A work of translation should try to consider the interests of all cultural groups of a society rather than only the dominant one(s). While paying due attention to the originating culture of the texts, a translation project should address various domestic constituencies. By doing an ethnocentric translation, the fact of translation is erased by suppressing the linguistic and cultural differences of the foreign text, assimilating it to dominant values in the target-language culture, making it recognizable, and therefore seemingly untranslated.
By non-ethnocentric, a kind of translation is meant in which there is an ideal balance between domesticating and foreignizing processes and thus, while respecting all cultural codes of the receiving society, the foreign culture is also duly maintained. A non-ethnocentric translation has the capacity to alter the reproduction of only dominant domestic ideologies that do not correctly and properly represent foreign culture, and also marginalize domestic constituencies other than dominant one(s). It fosters non-academic intentions from flowing into academic realms by trying to persuade and also to offer practical methods for faithful translation to translators so as not to demolish the text by over-domestication or over-foreignization. It stimulates the translator to side neither with source nor with target context and to try to follow a medial manner when rendering. In this way, his/her translation reveals an opportunity to reform the cultural identities that occupy dominant positions in the receiving society. It of course needs mentioning that a too non-ethnocentric translation would be subversive of domestic ideologies and institutions. After all, trying just to reflect foreign culture at any price without respecting the domestic one would definitely lead to unintelligibility and, in certain cases, to cultural marginality. Nevertheless, provided that the balance is observed, non-ethnocentric translation is suggested in that it promises greater openness to cultural differences.
Last but not the least, the point that the texts carry the cultural codes of a community in fact denotes the point that cultures also could turn into text. This way, the connection between ethnography and translation studies becomes more evident, research in each field gaining direct pertinence for the other. In the book In Translation: Reflections, Refractions, Transformations, the connection of ethnography with translation studies is stated in some exciting sentences:
“The analogies between the two have only increased over the past forty years. Extending the metaphor of Clifford Geertz, who ‘read’ culture as a text and defined the ethnographer as a ‘cultural translator’, certain anthropologists–such as Clifford and Marcus (see Clifford 1997; Clifford & Marcus 1986)–have followed in the footsteps of Walter Benjamin, the author of The Task of the Translator, while translation studies specialists have quite recently begun to use work by these anthropologists to explore the connections between interlingual translation and post-colonial literature, travel literature and ethnographic writing (Valero-Garcès 1995; Tymoczko 1999a, 1999b, 2000; Cronin 2000; Wolf 2000; Polezzi 2001).
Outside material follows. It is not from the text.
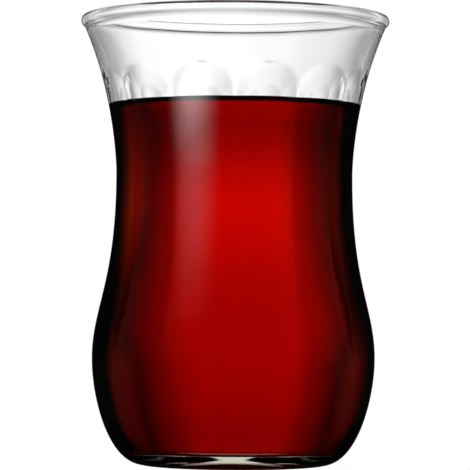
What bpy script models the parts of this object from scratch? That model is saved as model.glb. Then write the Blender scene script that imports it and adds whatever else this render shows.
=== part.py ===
"""A waisted tea glass with twelve flutes inside its wall, filled with black tea.

Lengths are in metres and +Z is up. The origin is the middle of the foot ring, on
the surface that the glass stands on. A ridge between two flutes faces -Y.
"""

import math

import bmesh
import bpy

# Outer wall: radius and height at the places that set its curve
FOOT_RADIUS = 0.0183
BELLY_RADIUS = 0.0284
BELLY_HEIGHT = 0.0213
WAIST_RADIUS = 0.02373
WAIST_HEIGHT = 0.0580
RIM_RADIUS = 0.0310
GLASS_HEIGHT = 0.0900

# How far the outer curve keeps its direction on either side of those places
FOOT_PULL = 0.0064
BELLY_PULL_DOWN = 0.0087
BELLY_PULL_UP = 0.0101
WAIST_PULL_DOWN = 0.0220
WAIST_PULL_UP = 0.0038
NECK_PULL = 0.0137
NECK_FLARE = math.radians(24.1)

# Rounded bead along the mouth, and the angles where the wall leaves and rejoins it
BEAD_RADIUS = 0.0011
BEAD_NOTCH = math.radians(-66.0)
BEAD_INNER_END = math.radians(190.0)

# Wall measured level, at the mouth and from the flutes' tops down
WALL_AT_MOUTH = 0.0015
WALL_AT_BODY = 0.0020

# Flutes pressed into the inner wall
FLUTE_COUNT = 12
FLUTE_DEPTH = 0.00055
FLUTE_TOP = 0.0795
FLUTE_ARCH = 0.0065
FLUTE_FADE_START = 0.0300
FLUTE_FADE_END = 0.0130

# Rounded corner and flat floor of the inside, and the hollow under the foot
BOWL_HEIGHT = 0.0130
BOWL_PULL = 0.0065
FLOOR_HEIGHT = 0.0037
FLOOR_RADIUS = 0.0195
FLOOR_PULL = 0.0225
HOLLOW_RADIUS = 0.0110
HOLLOW_DEPTH = 0.0009

# Tea
TEA_LEVEL = 0.0718
FIT_GAP = 0.0003

# Fineness of the meshes
STEPS_PER_FLUTE = 6
STEPS_AROUND = FLUTE_COUNT * STEPS_PER_FLUTE
FOOT_STEPS = 7
BODY_STEPS = 8
NECK_STEPS = 6
BEAD_STEPS = 7
ARCH_STEPS = 5
UPPER_STEPS = 3
LOWER_STEPS = 9
BOWL_STEPS = 5
HOLLOW_STEPS = 3
SEARCH_STEPS = 40


def remove_old_objects():
    """Empty the scene."""
    for old in list(bpy.data.objects):
        bpy.data.objects.remove(old, do_unlink=True)


def curve_point(curve, t):
    """The (radius, height) at t from 0 to 1 on a curve of four control points."""
    weights = ((1 - t) ** 3, 3 * t * (1 - t) ** 2, 3 * t * t * (1 - t), t ** 3)
    radius = sum(w * point[0] for w, point in zip(weights, curve))
    height = sum(w * point[1] for w, point in zip(weights, curve))
    return radius, height


def curve_points(curve, steps):
    """The points of a curve after its first one."""
    return [curve_point(curve, (i + 1) / steps) for i in range(steps)]


def bead_point(angle):
    """A point on the bead, by its angle from straight out."""
    centre_radius = RIM_RADIUS - BEAD_RADIUS
    centre_height = GLASS_HEIGHT - BEAD_RADIUS
    return (centre_radius + BEAD_RADIUS * math.cos(angle),
            centre_height + BEAD_RADIUS * math.sin(angle))


def outer_curves():
    """The outer wall from the foot ring up to the bead, as three curves."""
    foot = (FOOT_RADIUS, 0.0)
    belly = (BELLY_RADIUS, BELLY_HEIGHT)
    waist = (WAIST_RADIUS, WAIST_HEIGHT)
    neck = bead_point(BEAD_NOTCH)
    lower = (foot,
             (FOOT_RADIUS + FOOT_PULL, 0.0),
             (BELLY_RADIUS, BELLY_HEIGHT - BELLY_PULL_DOWN),
             belly)
    middle = (belly,
              (BELLY_RADIUS, BELLY_HEIGHT + BELLY_PULL_UP),
              (WAIST_RADIUS, WAIST_HEIGHT - WAIST_PULL_DOWN),
              waist)
    upper = (waist,
             (WAIST_RADIUS, WAIST_HEIGHT + WAIST_PULL_UP),
             (neck[0] - NECK_PULL * math.sin(NECK_FLARE),
              neck[1] - NECK_PULL * math.cos(NECK_FLARE)),
             neck)
    return lower, middle, upper


def outer_radius(height):
    """The outer radius at a height, found by halving the curve that spans it."""
    for curve in outer_curves():
        if height <= curve[3][1]:
            break
    low, high = 0.0, 1.0
    for _ in range(SEARCH_STEPS):
        middle = (low + high) / 2
        if curve_point(curve, middle)[1] < height:
            low = middle
        else:
            high = middle
    return curve_point(curve, (low + high) / 2)[0]


def wall_thickness(height):
    """The wall measured level at a ridge: thinner from the flutes' tops to the mouth."""
    neck_height = bead_point(BEAD_NOTCH)[1]
    share = (height - FLUTE_TOP) / (neck_height - FLUTE_TOP)
    share = min(max(share, 0.0), 1.0)
    return WALL_AT_BODY + (WALL_AT_MOUTH - WALL_AT_BODY) * share


def ridge_radius(height):
    """The inner radius on a ridge between two flutes."""
    return outer_radius(height) - wall_thickness(height)


def flute_depth(height, step):
    """How far a flute is cut behind the ridges, at one of the steps around."""
    across = 2.0 * (step % STEPS_PER_FLUTE) / STEPS_PER_FLUTE - 1.0
    arch = min(max((FLUTE_TOP - height) / FLUTE_ARCH, 0.0), 1.0)
    fade = (height - FLUTE_FADE_END) / (FLUTE_FADE_START - FLUTE_FADE_END)
    fade = min(max(fade, 0.0), 1.0)
    return FLUTE_DEPTH * fade * max(0.0, arch - across * across)


def spread(start, end, steps):
    """Evenly spaced heights after the first one."""
    return [start + (end - start) * (i + 1) / steps for i in range(steps)]


def wall_heights():
    """Heights of the inner wall's rows, from the bead down to the rounded bottom."""
    top = bead_point(BEAD_INNER_END)[1]
    heights = spread(top, FLUTE_TOP, UPPER_STEPS)
    heights += spread(FLUTE_TOP, FLUTE_TOP - FLUTE_ARCH, ARCH_STEPS)
    heights += spread(FLUTE_TOP - FLUTE_ARCH, BOWL_HEIGHT, LOWER_STEPS)
    return heights


def bowl_curve():
    """The rounded corner of the inside, from the wall to the flat floor."""
    top = (ridge_radius(BOWL_HEIGHT), BOWL_HEIGHT)
    above = (ridge_radius(BOWL_HEIGHT + BOWL_PULL), BOWL_HEIGHT + BOWL_PULL)
    lean = math.hypot(above[0] - top[0], above[1] - top[1]) / BOWL_PULL
    below = (top[0] - (above[0] - top[0]) / lean, top[1] - (above[1] - top[1]) / lean)
    return top, below, (FLOOR_PULL, FLOOR_HEIGHT), (FLOOR_RADIUS, FLOOR_HEIGHT)


def plain_row(radius, height):
    """A level ring of points with one radius."""
    return [(radius, height)] * STEPS_AROUND


def fluted_row(height, inset):
    """A level ring of points on the fluted inner wall, moved in by inset."""
    radius = ridge_radius(height) - inset
    return [(radius + flute_depth(height, step), height) for step in range(STEPS_AROUND)]


def turned_mesh(name, first_height, rows, last_height):
    """A closed mesh through the rows, with a point on the axis at either end."""
    bm = bmesh.new()
    start = bm.verts.new((0.0, 0.0, first_height))
    rings = []
    for row in rows:
        ring = []
        for step, (radius, height) in enumerate(row):
            angle = 2.0 * math.pi * step / STEPS_AROUND
            ring.append(bm.verts.new((radius * math.sin(angle),
                                      -radius * math.cos(angle),
                                      height)))
        rings.append(ring)
    end = bm.verts.new((0.0, 0.0, last_height))
    for i in range(STEPS_AROUND):
        j = (i + 1) % STEPS_AROUND
        bm.faces.new((start, rings[0][j], rings[0][i]))
        for below, above in zip(rings, rings[1:]):
            bm.faces.new((below[i], below[j], above[j], above[i]))
        bm.faces.new((end, rings[-1][i], rings[-1][j]))
    mesh = bpy.data.meshes.new(name)
    bm.to_mesh(mesh)
    bm.free()
    mesh.shade_smooth()
    return mesh


def add_object(name, mesh, material):
    """Put a mesh in the scene under its own name."""
    mesh.materials.append(material)
    made = bpy.data.objects.new(name, mesh)
    bpy.context.scene.collection.objects.link(made)
    return made


def clear_glass():
    """Colourless soda-lime glass."""
    material = bpy.data.materials.new("clear_glass")
    material.use_nodes = True
    shader = material.node_tree.nodes["Principled BSDF"]
    shader.inputs["Base Color"].default_value = (0.94, 0.97, 0.96, 1.0)
    shader.inputs["Roughness"].default_value = 0.02
    shader.inputs["Metallic"].default_value = 0.0
    shader.inputs["Transmission Weight"].default_value = 1.0
    return material


def black_tea():
    """Strong black tea, deep red where light comes through it."""
    material = bpy.data.materials.new("black_tea")
    material.use_nodes = True
    shader = material.node_tree.nodes["Principled BSDF"]
    shader.inputs["Base Color"].default_value = (0.23, 0.004, 0.002, 1.0)
    shader.inputs["Roughness"].default_value = 0.05
    shader.inputs["Metallic"].default_value = 0.0
    return material


def make_glass():
    """The glass: hollow foot, outer wall, bead, fluted inner wall and flat floor."""
    rows = []
    for i in range(1, HOLLOW_STEPS + 1):
        share = i / HOLLOW_STEPS
        rows.append(plain_row(HOLLOW_RADIUS * share, HOLLOW_DEPTH * (1.0 - share * share)))
    rows.append(plain_row(FOOT_RADIUS, 0.0))
    for curve, steps in zip(outer_curves(), (FOOT_STEPS, BODY_STEPS, NECK_STEPS)):
        rows += [plain_row(*point) for point in curve_points(curve, steps)]
    for i in range(1, BEAD_STEPS + 1):
        angle = BEAD_NOTCH + (BEAD_INNER_END - BEAD_NOTCH) * i / BEAD_STEPS
        rows.append(plain_row(*bead_point(angle)))
    rows += [fluted_row(height, 0.0) for height in wall_heights()]
    rows += [plain_row(*point) for point in curve_points(bowl_curve(), BOWL_STEPS)]
    mesh = turned_mesh("glass", HOLLOW_DEPTH, rows, FLOOR_HEIGHT)
    return add_object("glass", mesh, clear_glass())


def make_tea():
    """The tea: it fills the inside up to its level, a hair clear of the wall."""
    rows = []
    for radius, height in reversed(curve_points(bowl_curve(), BOWL_STEPS)):
        rows.append(plain_row(radius - FIT_GAP, height + FIT_GAP))
    heights = [height for height in wall_heights() if height < TEA_LEVEL - FIT_GAP]
    rows += [fluted_row(height, FIT_GAP) for height in reversed(heights)]
    rows.append(fluted_row(TEA_LEVEL, FIT_GAP))
    mesh = turned_mesh("tea", FLOOR_HEIGHT + FIT_GAP, rows, TEA_LEVEL)
    return add_object("tea", mesh, black_tea())


def main():
    """Build the filled glass."""
    remove_old_objects()
    make_glass()
    make_tea()


main()
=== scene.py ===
"""A waisted tea glass of clear pressed glass, filled with strong black tea.

Lengths are in metres and +Z is up. The glass stands on its foot at the origin, and the
photograph's camera looks at it from -Y.
"""

import math

import bmesh
import bpy
import numpy
from mathutils import Matrix, Vector


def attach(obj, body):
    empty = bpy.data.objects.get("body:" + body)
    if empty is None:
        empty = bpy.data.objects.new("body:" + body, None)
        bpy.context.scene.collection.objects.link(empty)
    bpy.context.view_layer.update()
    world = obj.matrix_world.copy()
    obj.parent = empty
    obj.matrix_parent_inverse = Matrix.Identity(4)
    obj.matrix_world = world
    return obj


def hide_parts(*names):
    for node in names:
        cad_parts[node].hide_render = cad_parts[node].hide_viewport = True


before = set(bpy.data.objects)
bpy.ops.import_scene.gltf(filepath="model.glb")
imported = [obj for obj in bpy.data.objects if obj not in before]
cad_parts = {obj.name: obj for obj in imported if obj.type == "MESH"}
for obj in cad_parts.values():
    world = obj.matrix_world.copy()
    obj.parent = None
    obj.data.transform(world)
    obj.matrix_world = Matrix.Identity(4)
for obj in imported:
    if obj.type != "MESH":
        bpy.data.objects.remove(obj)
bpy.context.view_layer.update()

# Outer wall: radius and height at the places that set its curve, as in the solids
FOOT_RADIUS = 0.0183
BELLY_RADIUS = 0.0284
BELLY_HEIGHT = 0.0213
WAIST_RADIUS = 0.02373
WAIST_HEIGHT = 0.0580
RIM_RADIUS = 0.0310
GLASS_HEIGHT = 0.0900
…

Although translation involves some form of ethnography, and ethnography some form of translation, there is at least one fundamental way in which the two practices are distinct: whether literary or pragmatic, translation makes no claim to being scientific. This difference affects research, since, contrary to what is the case in anthropology, translation studies is a discipline in which theory and practice are not inseparable and have, in fact, for a long time been kept separated.”[3] MA & AA
NOTES
1. A term used in postcolonial studies to indicate the discourses that surround colonized people. Also, a mode of thinking that leads to people being regarded as different and inferior. A key element in the work of Foucault on those excluded from power, including prisoners, gay persons and the mentally ill.2. See Berman, Antoine. The experience of the foreign: Culture and translation in romantic Germany. New York: State University of New York Press, 1992. Print.
3. See St-Pierre, Paul, and Prafulla C. Kar, eds. In Translation-Reflections, Refractions, Transformations. Amsterdam: John Benjamins, 2007: 40. Print.